What is nothing? Nothing is the complete lack of anything, even space. Nothing would imply there are no gases, particles, matter or anything else seeing as nothing could exist where there is no space. How could everything come from nothing? This rejects any form of logic. The other option is that the Universe caused its own existence. This would be a circular fallacy; the Universe could not create itself as it would have had to exist prior to existing to create itself. Again this is an illogical premise.

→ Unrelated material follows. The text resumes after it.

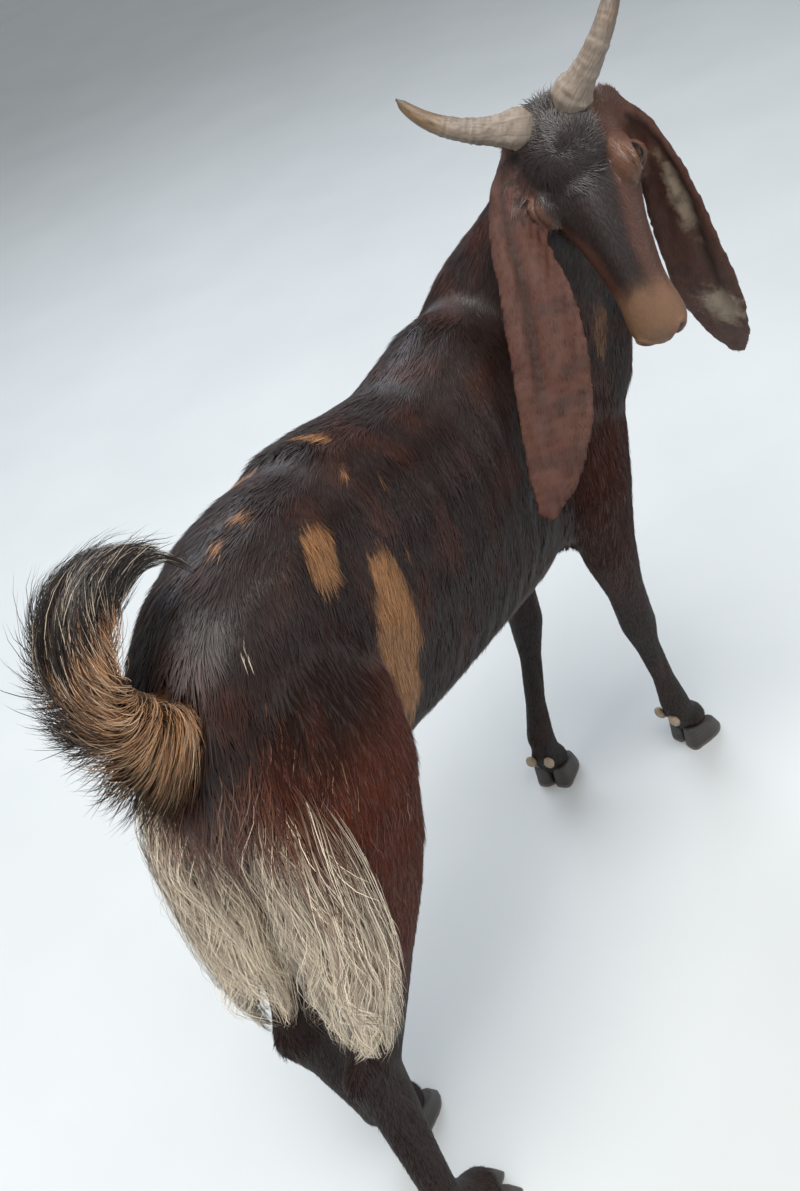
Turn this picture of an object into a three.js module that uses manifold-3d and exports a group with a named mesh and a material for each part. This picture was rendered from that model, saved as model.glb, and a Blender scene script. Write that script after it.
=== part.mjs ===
// A long-eared goat standing and looking back over its right side, life size, as a still model.
// Millimetres. +Z is up, the goat's body faces -Y, and its left side is +X.
// The solids run out to the tips of the coat. The origin is on the floor under the middle of the box.
import * as THREE from "three";
import { mergeVertices } from "three/addons/utils/BufferGeometryUtils.js";
import Module from "manifold-3d";

const wasm = await Module();
wasm.setup();

// ---------------------------------------------------------------- driving dimensions
const GAP = 0.35; // clearance kept between touching solids
const WITHERS = 778; // floor to the top of the shoulders
const CROUP = 804; // floor to the top of the hips
const BODY = 700; // breast to the point of the buttock
const GIRTH_DEPTH = 352; // withers to breastbone
const BARREL = 119; // half the width of the ribs
const HEAD_LENGTH = 256; // poll to lips
const EAR_LENGTH = 385;
const HORN_LENGTH = 124;
const EYE_RADIUS = 14;
const KNEE = 268; // height of the knee
const HOCK = 272; // height of the hock
const FETLOCK = 96; // height of the fetlock
const CORONET = 36; // height of the top of the hoof
const CLAW_LENGTH = 62;

const BREAST = -BODY * 0.53; // the trunk's stations are placed along y
const BUTTOCK = BODY * 0.47;
const STERNUM = WITHERS - GIRTH_DEPTH;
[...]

I tried searching for logical causes to the beginning of the Universe online. I was overwhelmed by the number of results naming God as the logical conclusion, and the complete lack of anything saying otherwise. I am not trying to sound insulting I mean I honestly found nothing! This article was supposed to lay out two syllogisms for creationism, followed by two syllogisms for naturalism. Then I intended to compare the logical arguments, the problem was that naturalism does not have a logical argument for the start of the Universe.

That leaves us with only two options; the Universe was uncaused, which does not fall in line with anything observed by science. Or it had a cause. If it had a cause the cause must be outside of time and space in order to create the beginning of time and space, also known as the Big Bang. This would be a cause outside time and space that fine-tuned our Universe in order to support life. This sounds an awful lot like God.

At this point we need to take a step back from our pre-existing notions and beliefs and think about which worldview satisfies the demands of logic.


Craig, Willaim. On Guard. USA: David C. Cook, 2010.